Cette réflexion au sujet des projets d'Hydro-Québec vaut aussi pour l'éolien, dont le prix d'achat de 10¢ du kWh promis par Hydro aux producteurs privés paraît très élevé en regard du prix payé à l'heure actuelle par les consommateurs québécois.
Par ailleurs, si l'on se fie encore aux prévisions d'Hydro-Québec, la société d'État sera moins rentable au cours des prochaines années qu'elle ne l'a été récemment. Elle versera donc moins d'argent à l'État au moment où il en aura plus besoin que jamais. Ainsi, Hydro prévoit seulement retourner 1,6 milliard en dividendes en 2013, comparativement à 2,2 milliards l'an dernier, pour un rendement de 13,1 % au lieu de 15,4 %.
Les amortissements des nouvelles centrales y sont pour quelque chose, mais ils n'expliquent pas tout. Il y a aussi les coûts de fonctionnement du monstre qui auront grimpé de 18,5 % au cours de ces cinq années, alors que les revenus de la vente d'électricité n'auront augmenté que de 8,9 %, incluant les exportations. Est-ce normal? Hydro maintiendra-t-elle quand même sa politique de bonus annuel du président pour chacun de ses 20 000 employés pendant que le gouvernement Charest, de son côté, exigera une fois de plus des enseignants et des employés d'hôpitaux qu'ils se serrent la ceinture?

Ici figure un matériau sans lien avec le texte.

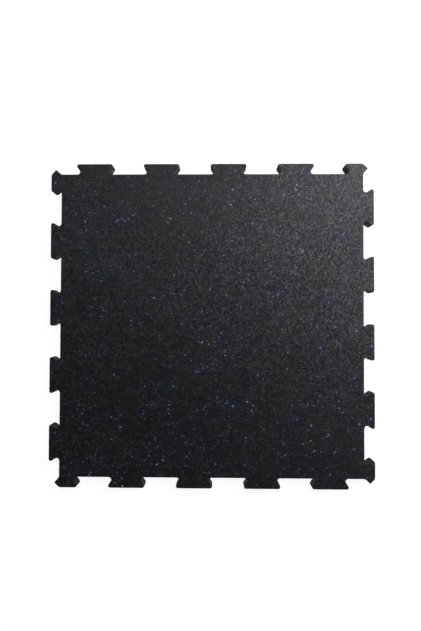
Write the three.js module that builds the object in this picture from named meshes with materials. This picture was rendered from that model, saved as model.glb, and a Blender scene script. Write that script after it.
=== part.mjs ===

Hydro-Québec est aujourd'hui plus que jamais le vaisseau amiral du développement économique du Québec. Mais comme toujours, il faut tenir en laisse ce géant dont la propension à imposer sa loi est proportionnelle à la place qu'il occupe dans notre société. Ce rôle, c'est aux élus qu'il appartient de le jouer plus sérieusement, à titre de représentants des actionnaires que nous sommes.